Written exercise — Write down each entry again, exactly as it reads.

Data provided —
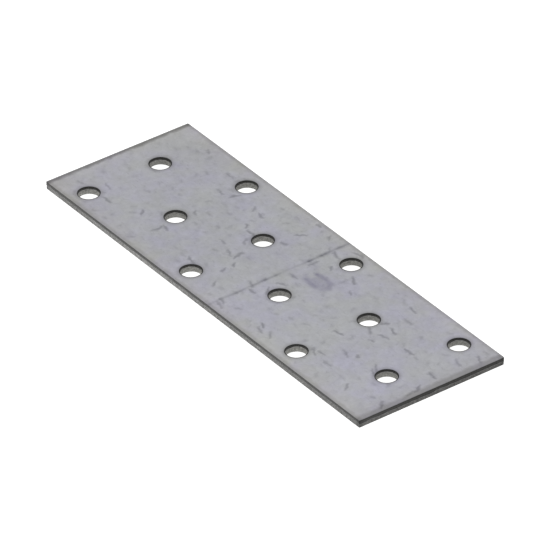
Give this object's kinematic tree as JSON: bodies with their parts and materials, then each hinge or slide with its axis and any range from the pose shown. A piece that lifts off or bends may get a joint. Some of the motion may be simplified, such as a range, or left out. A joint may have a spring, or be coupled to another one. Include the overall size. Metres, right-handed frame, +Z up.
{
  "type": "mending plate",
  "caption": "Flat rectangular mending plate of galvanised steel sheet, punched with staggered rows of round screw holes, for joining two timbers end to end.",
  "frame": {"origin": "centre of the plate's underside", "axes": "+X along the 120 mm length, +Y across the 40 mm width, +Z up through the 2 mm thickness, out of the face the holes were punched from"},
  "size_m": [0.12, 0.04, 0.002],
  "materials": {
    "zinc": "satin"
  },
  "bodies": {
    "root": {"plate": "zinc"}
  },
  "joints": []
}
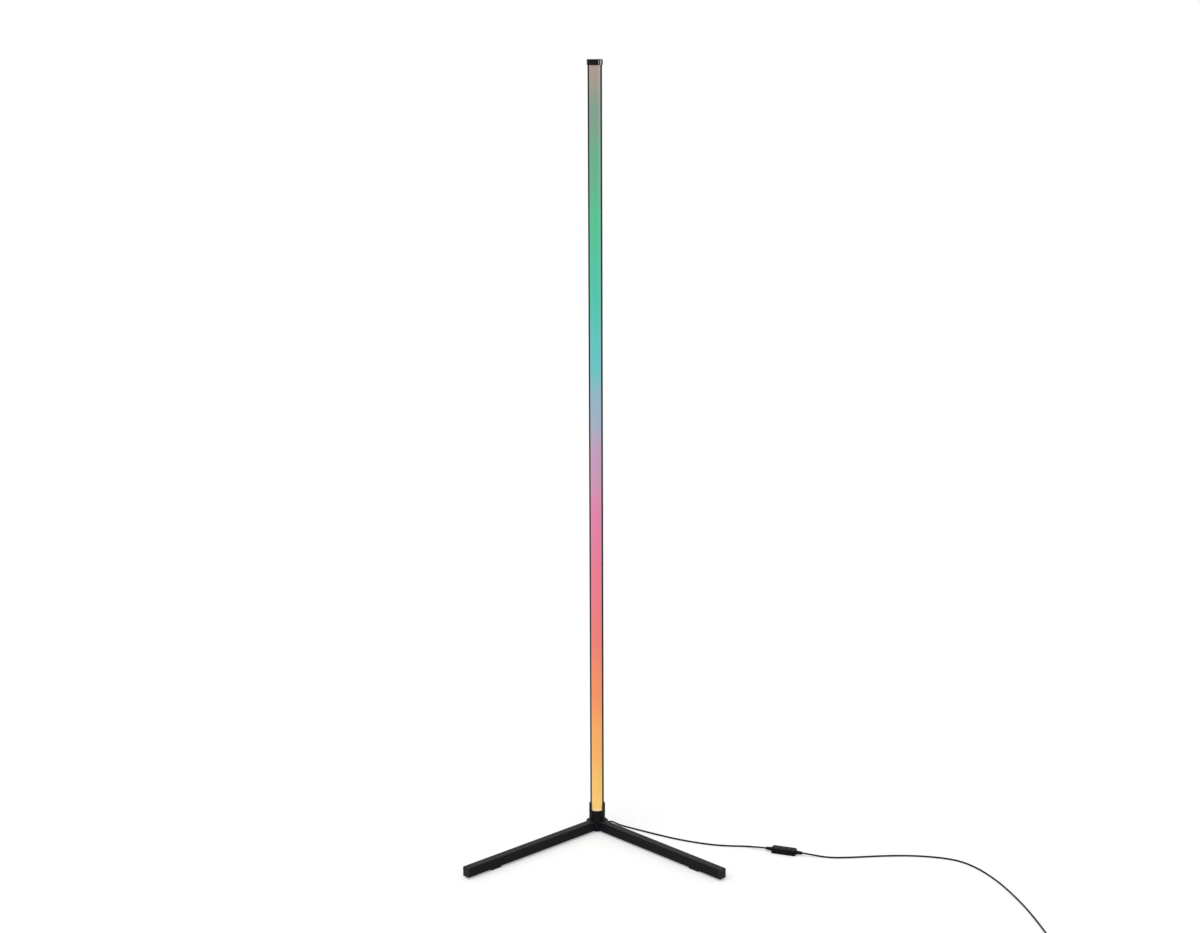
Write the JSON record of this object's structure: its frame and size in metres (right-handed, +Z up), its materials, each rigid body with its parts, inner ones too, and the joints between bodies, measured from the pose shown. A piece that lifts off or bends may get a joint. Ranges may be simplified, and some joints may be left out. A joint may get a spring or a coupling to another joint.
{
  "type": "corner floor lamp",
  "caption": "Slim corner floor lamp: an upright black channel pole with a lit opal strip, a round hub and two splayed box-tube legs, and a lead with an inline controller and a flat plug.",
  "frame": {"origin": "on the floor, on the pole's axis, under the centre of the hub", "axes": "+Z up along the pole; the light strip faces -Y, the legs run out at 45 degrees to either side of -Y, and the lead leaves the hub towards +X and +Y"},
  "size_m": [0.9825, 0.5578, 1.4],
  "materials": {
    "pole_black": "satin black powder coat",
    "hub_black": "satin black powder coat on a casting",
    "cap_gloss": "glossy black",
    "end_cap_black": "fine matt",
    "opal": "translucent opal, lit from inside",
    "board_white": "white solder mask",
    "led_lens": "clear resin",
    "connector_white": "natural nylon",
    "joiner_metal": "mill finish",
    "screw_black": "black oxide",
    "rubber_black": "soft matt",
    "cord_black": "soft sheen",
    "tie_fabric": "woven hook and loop",
    "controller_black": "fine spark texture",
    "button_grey": "soft touch",
    "circuit_green": "solder mask",
    "switch_black": "moulded",
    "plug_black": "moulded",
    "plug_metal": "nickel plated",
    "insulator_white": "moulded",
    "contact_gold": "gold flash"
  },
  "bodies": {
    "lamp": {"pole_section_1": "pole_black", "pole_section_2": "pole_black", "pole_section_3": "pole_black", "pole_section_4": "pole_black", "pole_joiner_1": "joiner_metal", "pole_joiner_2": "joiner_metal", "pole_joiner_3": "joiner_metal", "pole_screws": "screw_black", "pole_foot_plug": "joiner_metal", "socket_screw": "screw_black", "top_cap": "cap_gloss", "diffuser_strip": "opal", "led_board": "board_white", "led_packages": "led_lens", "strip_connector": "connector_white", "internal_lead": "cord_black", "base_hub": "hub_black", "hub_foot_pad": "rubber_black", "left_leg_tube": "pole_black", "left_leg_end_cap": "end_cap_black", "left_foot_pad": "rubber_black", "right_leg_tube": "pole_black", "right_leg_end_cap": "end_cap_black", "right_foot_pad": "rubber_black", "leg_screws": "screw_black", "cord_strain_relief": "cord_black", "cord_lamp_side": "cord_black", "strain_relief_in": "cord_black", "strain_relief_out": "cord_black", "controller_base": "controller_black", "controller_cover": "controller_black", "controller_board": "circuit_green", "controller_switches": "switch_black", "controller_screws": "screw_black", "cord_plug_side": "cord_black", "cord_coil": "cord_black", "coil_tie": "tie_fabric", "cord_tail": "cord_black", "plug_strain_relief": "cord_black", "plug_overmould": "plug_black", "plug_shell": "plug_metal", "plug_insulator": "insulator_white", "plug_contacts": "contact_gold"},
    "button_power": {"button_power": "button_grey"},
    "button_colour": {"button_colour": "button_grey"},
    "button_brightness": {"button_brightness": "button_grey"}
  },
  "joints": [
    {"name": "power_press", "type": "slide", "parent": "lamp", "child": "button_power", "axis": [0, 0, -1], "range_m": [0, 0.0005], "stiffness_N_per_m": 600, "springref_m": -0.0005},
    {"name": "colour_press", "type": "slide", "parent": "lamp", "child": "button_colour", "axis": [0, 0, -1], "range_m": [0, 0.0005], "stiffness_N_per_m": 600, "springref_m": -0.0005},
    {"name": "brightness_press", "type": "slide", "parent": "lamp", "child": "button_brightness", "axis": [0, 0, -1], "range_m": [0, 0.0005], "stiffness_N_per_m": 600, "springref_m": -0.0005}
  ]
}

Written answer —
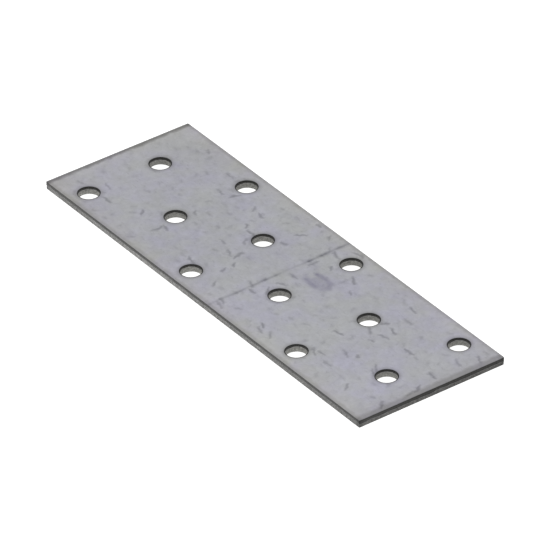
Give this object's kinematic tree as JSON: bodies with their parts and materials, then each hinge or slide with its axis and any range from the pose shown. A piece that lifts off or bends may get a joint. Some of the motion may be simplified, such as a range, or left out. A joint may have a spring, or be coupled to another one. Include the overall size. Metres, right-handed frame, +Z up.
{
  "type": "mending plate",
  "caption": "Flat rectangular mending plate of galvanised steel sheet, punched with staggered rows of round screw holes, for joining two timbers end to end.",
  "frame": {"origin": "centre of the plate's underside", "axes": "+X along the 120 mm length, +Y across the 40 mm width, +Z up through the 2 mm thickness, out of the face the holes were punched from"},
  "size_m": [0.12, 0.04, 0.002],
  "materials": {
    "zinc": "satin"
  },
  "bodies": {
    "root": {"plate": "zinc"}
  },
  "joints": []
}
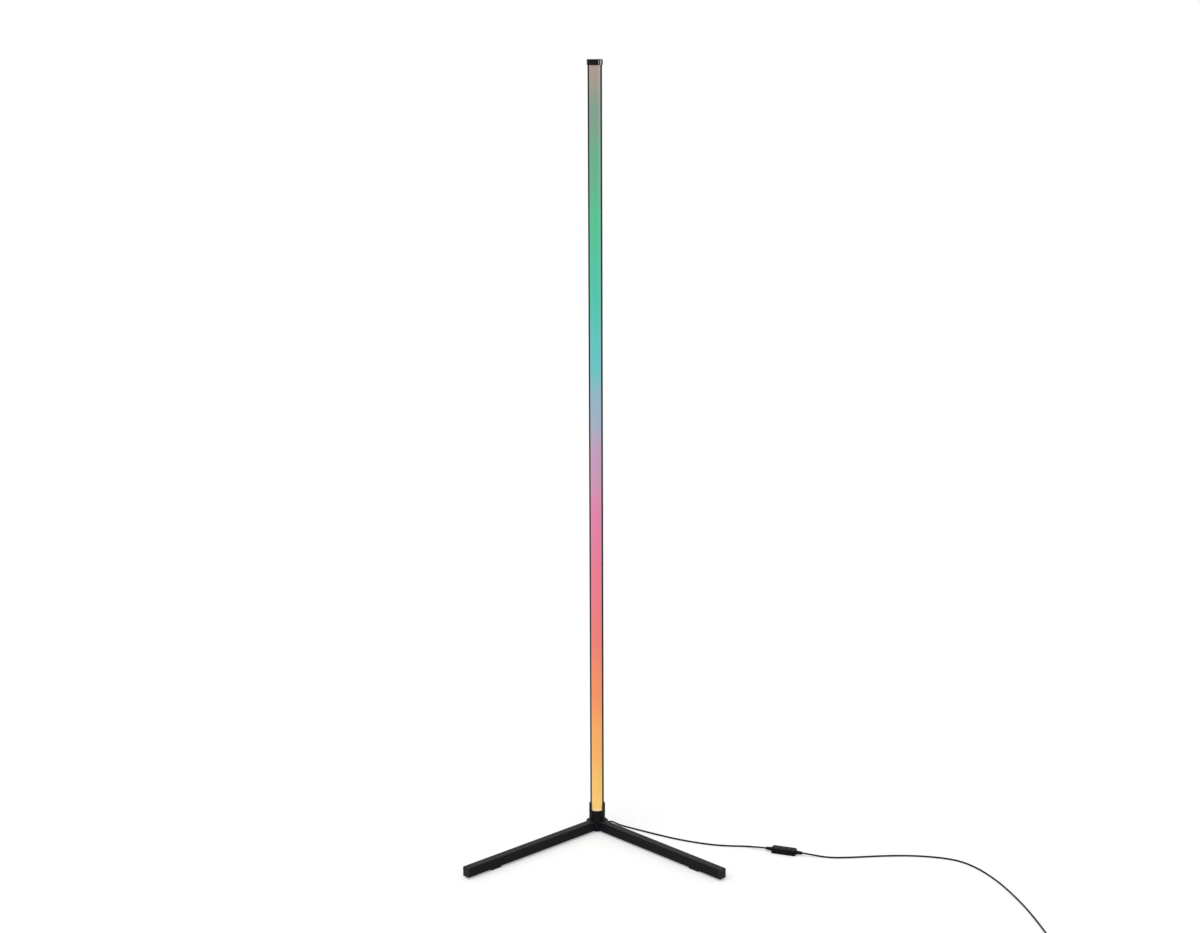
Write the JSON record of this object's structure: its frame and size in metres (right-handed, +Z up), its materials, each rigid body with its parts, inner ones too, and the joints between bodies, measured from the pose shown. A piece that lifts off or bends may get a joint. Ranges may be simplified, and some joints may be left out. A joint may get a spring or a coupling to another joint.
{
  "type": "corner floor lamp",
  "caption": "Slim corner floor lamp: an upright black channel pole with a lit opal strip, a round hub and two splayed box-tube legs, and a lead with an inline controller and a flat plug.",
  "frame": {"origin": "on the floor, on the pole's axis, under the centre of the hub", "axes": "+Z up along the pole; the light strip faces -Y, the legs run out at 45 degrees to either side of -Y, and the lead leaves the hub towards +X and +Y"},
  "size_m": [0.9825, 0.5578, 1.4],
  "materials": {
    "pole_black": "satin black powder coat",
    "hub_black": "satin black powder coat on a casting",
    "cap_gloss": "glossy black",
    "end_cap_black": "fine matt",
    "opal": "translucent opal, lit from inside",
    "board_white": "white solder mask",
    "led_lens": "clear resin",
    "connector_white": "natural nylon",
    "joiner_metal": "mill finish",
    "screw_black": "black oxide",
    "rubber_black": "soft matt",
    "cord_black": "soft sheen",
    "tie_fabric": "woven hook and loop",
    "controller_black": "fine spark texture",
    "button_grey": "soft touch",
    "circuit_green": "solder mask",
    "switch_black": "moulded",
    "plug_black": "moulded",
    "plug_metal": "nickel plated",
    "insulator_white": "moulded",
    "contact_gold": "gold flash"
  },
  "bodies": {
    "lamp": {"pole_section_1": "pole_black", "pole_section_2": "pole_black", "pole_section_3": "pole_black", "pole_section_4": "pole_black", "pole_joiner_1": "joiner_metal", "pole_joiner_2": "joiner_metal", "pole_joiner_3": "joiner_metal", "pole_screws": "screw_black", "pole_foot_plug": "joiner_metal", "socket_screw": "screw_black", "top_cap": "cap_gloss", "diffuser_strip": "opal", "led_board": "board_white", "led_packages": "led_lens", "strip_connector": "connector_white", "internal_lead": "cord_black", "base_hub": "hub_black", "hub_foot_pad": "rubber_black", "left_leg_tube": "pole_black", "left_leg_end_cap": "end_cap_black", "left_foot_pad": "rubber_black", "right_leg_tube": "pole_black", "right_leg_end_cap": "end_cap_black", "right_foot_pad": "rubber_black", "leg_screws": "screw_black", "cord_strain_relief": "cord_black", "cord_lamp_side": "cord_black", "strain_relief_in": "cord_black", "strain_relief_out": "cord_black", "controller_base": "controller_black", "controller_cover": "controller_black", "controller_board": "circuit_green", "controller_switches": "switch_black", "controller_screws": "screw_black", "cord_plug_side": "cord_black", "cord_coil": "cord_black", "coil_tie": "tie_fabric", "cord_tail": "cord_black", "plug_strain_relief": "cord_black", "plug_overmould": "plug_black", "plug_shell": "plug_metal", "plug_insulator": "insulator_white", "plug_contacts": "contact_gold"},
    "button_power": {"button_power": "button_grey"},
    "button_colour": {"button_colour": "button_grey"},
    "button_brightness": {"button_brightness": "button_grey"}
  },
  "joints": [
    {"name": "power_press", "type": "slide", "parent": "lamp", "child": "button_power", "axis": [0, 0, -1], "range_m": [0, 0.0005], "stiffness_N_per_m": 600, "springref_m": -0.0005},
    {"name": "colour_press", "type": "slide", "parent": "lamp", "child": "button_colour", "axis": [0, 0, -1], "range_m": [0, 0.0005], "stiffness_N_per_m": 600, "springref_m": -0.0005},
    {"name": "brightness_press", "type": "slide", "parent": "lamp", "child": "button_brightness", "axis": [0, 0, -1], "range_m": [0, 0.0005], "stiffness_N_per_m": 600, "springref_m": -0.0005}
  ]
}